На этом допрос пришлось прервать, так как с Масловой внезапно началась истерика.

ЖИЗНЬ ИЛИ БРИЛЛИАНТ
Утром следующего дня арестованная попросила вызвать к ней в тюрьму следователя, которому без обиняков заявила:
— Хватит в кошки-мышки играть! Бриллиант украла я. Украла и продала. Не по своей воле, конечно. Меня принудили это сделать.
— Кто? При каких обстоятельствах?
— А вот при таких. Сергей Петрович принес пакет при посторонних. Я заперла его в шкаф. На обед поспешила домой. Иду по улочке старого города, узкой такой, с обеих сторон глинобитные заборы в человеческий рост— дувалы по-местному. Внезапно отворяется калитка и женский голос кличет меня по имени. Я остановилась. Тут мне кто-то сзади набросил на голову большой шерстяной платок. Схватили меня и затащили во двор, а оттуда в дом. Я пыталась сопротивляться, да куда там. Одна, а мужиков трое, и все коренастые. Двое — те, что в прокуратуре околачивались. Третий приставил мне к горлу длинный такой кинжал и говорит: «Будешь брыкаться — зарэжу сначала тебя, а потом твою маму и девчонку. Сделаешь, что прикажут,— всем хорошо будет».
Тут за меня вступился тот, что постарше: «Не видишь, трясется она, как овечий хвост. Не пугай, все выполнит. Куда ей деваться?» И ко мне обратился: «У тебя в шкафу дело и пакет, а в нем бриллиант в сафьяновой коробочке. Ты его оттуда вытащи и нам передай. Только и всего!»
Я ответила, что не успею этого сделать, как меня тут же арестуют. И им несдобровать.

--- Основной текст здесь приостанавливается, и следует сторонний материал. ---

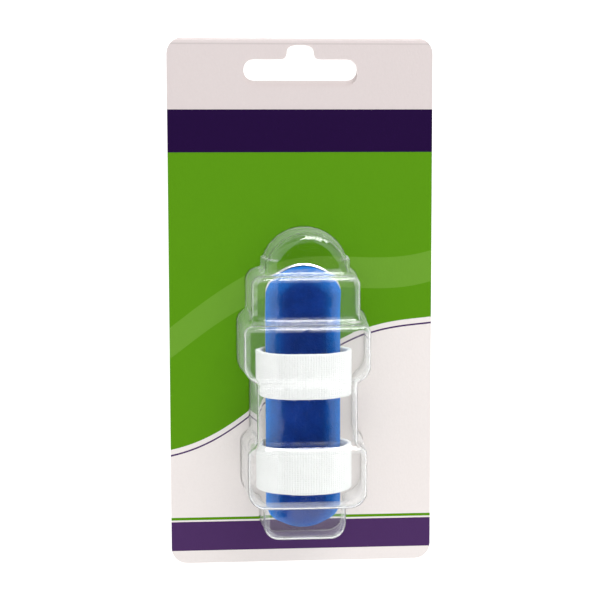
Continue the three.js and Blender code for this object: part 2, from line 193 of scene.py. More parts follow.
class SplintSettings(PropertyGroup):
    """The aluminium gutter and its foam lining"""

    heel: FloatProperty(
        name="Heel",
        description="Place of the splint's heel along the card, in millimetres",
        default=-64.5,
    )
    offset: FloatProperty(
        name="Offset",
        description="Place of the splint across the card, in millimetres",
        default=-0.15,
    )
    height: FloatProperty(
        name="Height",
        description="Underside of the metal over the floor, in millimetres",
        default=4.4,
    )
    length: FloatProperty(
        name="Length",
        description="Length of the splint along the card, in millimetres",
        default=77.1,
        min=40,
    )
    radius: FloatProperty(
        name="Gutter Radius",
        description="Outside radius of the metal's section, in millimetres",
        default=14.9,
        min=5,
    )
    metal: FloatProperty(
        name="Metal Thickness",
        description="Thickness of the metal, in millimetres",
        default=0.7,
        min=0.2,
    )
    foam: FloatProperty(
        name="Foam Thickness",
        description="Thickness of the foam, in millimetres",
        default=4.8,
        min=1,
    )
    curl_radius: FloatProperty(
        name="Curl Radius",
        description="Radius of the curled tip, in millimetres",
        default=18,
        min=5,
    )
    curl_angle: FloatProperty(
        name="Curl Angle",
        description="How far the tip curls up",
        default=math.radians(58),
        subtype="ANGLE",
    )
    foam_colour: colour_property(
        name="Foam Colour",
        description="Colour of the foam's face",
        default=(0.008, 0.056, 0.36, 1),
    )
    # The paler cut colour is painted light on the lit rim of the foam.
    cut_lit_colour: colour_property(
        name="Cut Foam Colour",
        description="Colour of the foam's cut rim",
        default=(0.014, 0.25, 0.82, 1),
    )
    metal_colour: colour_property(
        name="Metal Colour",
        description="Colour of the bare aluminium",
        default=(0.83, 0.84, 0.86, 1),
    )


class BandSettings(PropertyGroup):
    """The two hook-and-loop bands and the patches that they fasten to"""

    upper: FloatProperty(
        name="Upper Band",
        description="Place of the upper band's middle along the card, in millimetres",
        default=-18.2,
    )
    lower: FloatProperty(
        name="Lower Band",
        description="Place of the lower band's middle along the card, in millimetres",
        default=-45.0,
    )
    width: FloatProperty(
        name="Band Width",
        description="Width of each band, in millimetres",
        default=12.7,
        min=3,
    )
    thickness: FloatProperty(
        name="Band Thickness",
        description="Thickness of each band with its nap, in millimetres",
        default=1.3,
        min=0.3,
    )
    bottom: FloatProperty(
        name="Loop Bottom",
        description="Lowest point of the loop over the floor, without its lap, in millimetres",
        default=2.25,
    )
    loop_width: FloatProperty(
        name="Loop Width",
        description="Width of the closed loop, in millimetres",
        default=27.2,
    )
    loop_height: FloatProperty(
        name="Loop Height",
        description="Height of the closed loop, in millimetres",
        default=22.55,
    )
    rib: FloatProperty(
        name="Rib Spacing",
        description="Spacing of the knitted ribs, in millimetres",
        default=0.72,
        min=0.2,
    )
    colour: colour_property(
        name="Band Colour",
        description="Colour of the white loop fabric",
        default=(0.95, 0.945, 0.93, 1),
    )


class BlisterSettings(PropertyGroup):
    """The clear stepped blister"""

    wall: FloatProperty(
        name="Wall",
        description="Thickness of the plastic, in millimetres",
        default=0.4,
        min=0.1,
    )
    junction: FloatProperty(
        name="Junction Radius",
        description="Radius where two stages meet, in millimetres",
        default=1.5,
        min=0.2,
    )
    crown: FloatProperty(
        name="Crown",
        description="How much lower the fronts are at their sides, in millimetres",
        default=0.9,
        min=0,
    )
    step: FloatProperty(
        name="Mesh Step",
        description="Size of one mesh face, in millimetres",
        default=0.55,
        min=0.3,
    )


class PrintSettings(PropertyGroup):
    """The card and its print"""

    white: colour_property(
        name="White",
        description="Colour of the unprinted board",
        default=(0.80, 0.745, 0.725, 1),
    )
    # The header colour is painted shade: the board by the hang slot is painted greyer than the
    # white board, for the shade that falls on the card's head.
    header: colour_property(
        name="Header",
        description="Colour of the pale header by the hang slot",
        default=(0.653, 0.585, 0.579, 1),
    )
    green: colour_property(
        name="Green",
        description="Colour of the green field",
        default=(0.09, 0.27, 0.004, 1),
    )
    purple: colour_property(
        name="Purple",
        description="Colour of the upper stripe",
        default=(0.013, 0.001, 0.038, 1),
    )
    # The lower purple is painted glare: lighter than the upper purple, for the light that the
    # coated board reflects over its lower half.
    purple_with_glare: colour_property(
        name="Lower Purple",
        description="Colour of the lower stripe and the thin line",
        default=(0.066, 0.026, 0.108, 1),
    )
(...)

«Арестуют, если по-глупому украсть, а надо мозгами пошевелить. На другого подозрение наведи, Лучше всего — на начальство. Оно выкрутится. Мы тебе заплатим и за это. Иди, возьми алмаз и спрячь. А вечером- мальчик домой к тебе придет, корзину с фруктами принесет. Ты камень затолкай внутрь переспелого граната, он на дне будет лежать, а коробочку мальчишке отдай, как знак, что все сделано. Завтра утром твоя мать пусть найдет в гараже шофера большой американской машины, на которой фрукты из сельхозартели в другие города возят, и попросит, чтобы он передал корзину по дороге твоему знакомому. Ее наш человек возьмет. В корзине под гранатами для тебя деньги будут, много денег — тебе за три года столько не заработать. Потом еще два мешка муки-сеянки получишь и шаль пуховую. А откажешься или донесешь — берегись! Кинжал у него острый,— и он кивнул на своего дружка.— Выбирай! Нас послушаешь — хорошо жить будешь, нет — на тот свет отправишься и маму с дочкой с собой прихватишь…»

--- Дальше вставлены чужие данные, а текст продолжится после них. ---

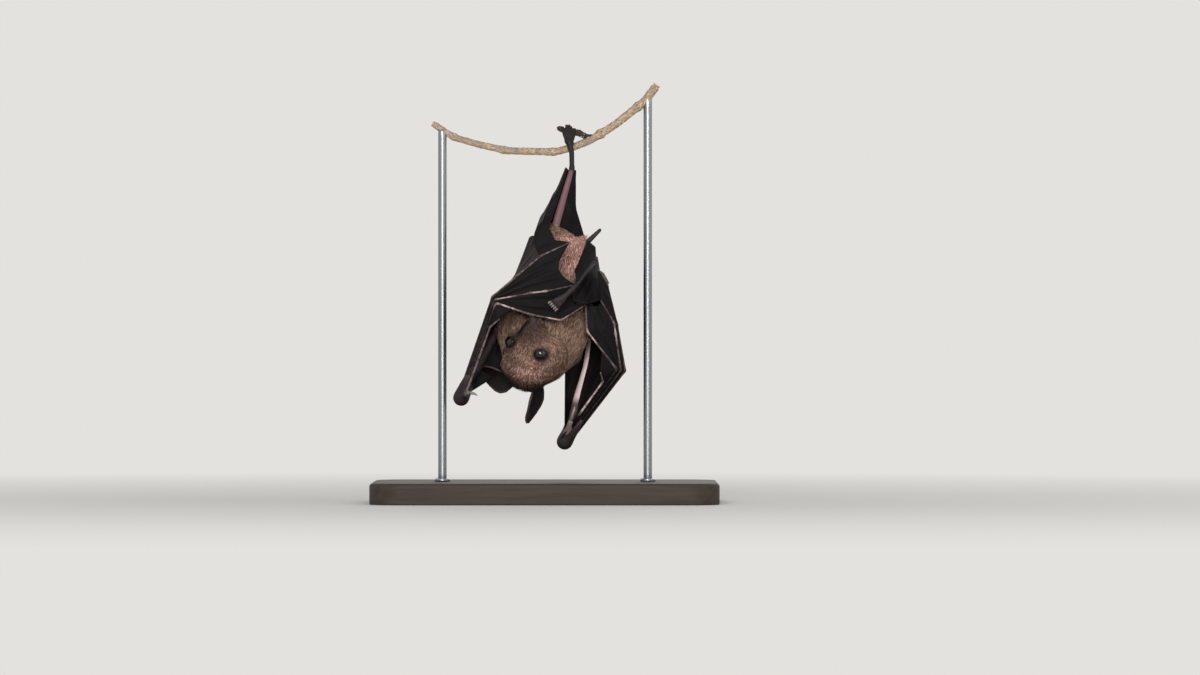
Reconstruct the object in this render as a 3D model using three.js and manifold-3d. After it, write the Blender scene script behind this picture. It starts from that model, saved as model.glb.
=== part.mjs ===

Я и про обед забыла. Вернулась в прокуратуру как во сне. Осторожненько пакет вскрыла, коробочку — в редикюль, а потом расписку напечатала и подписала за Николая Кузьмича. Вечером ее в дело сунула и отнесла следователю. Все гладко сошло. В первые дни волновалась, уговаривала себя — никто, мол, не пострадает: у спекулянтов столько добра изъяли, подумаешь, один камень. Следователя, Сергея Петровича, обвинить не за что, меня выручит расписка, а на прокурора никто плохого не подумает. В крайнем случае решат, что он по рассеянности потерял драгоценность…
— Маслову осудили. Николай Кузьмич постепенно оправился от болезни и ушел на пенсию. А молодой следователь, вы, наверное, уже догадались, что его фамилия была Миронов, с тех пор мечтал найти бриллиант, похищенный и по его вине. Теперь понимаете, почему мне так важно было удостовериться, что найден именно «Визирь»?
Старому ювелиру не терпелось узнать, как бриллиант снова очутился в руках Миронова.

КУДА ИСЧЕЗ «ВИЗИРЬ»
— Некоторые детали я опущу,— начал Сергей Петрович,— но об основных моментах сказать можно. Те люди, которые завладели алмазом, оказались дезертирами. Они ходили в подручных у матерых уголовников, проживали под чужими фамилиями в частном секторе. Один квартировал в пристройке, а две соседних комнаты снимала эвакуированная семья часовых дел мастера. Во время облавы преступник, захваченный врасплох, начал отстреливаться, но был убит. Маслова опознала в нем того, кто угрожал ей кинжалом. Бриллианта при нем не нашли.
После победы семья часовщика вернулась в родные места. Через несколько лет они получили новую квартиру, а когда разместили вещи, хозяин решил почистить старинные настенные часы, побывавшие с ним в эвакуации. Вынув механизм, он обнаружил за циферблатом потертую сафьяновую коробочку, а в ней — крупный бриллиант. Вот такая история «Визиря».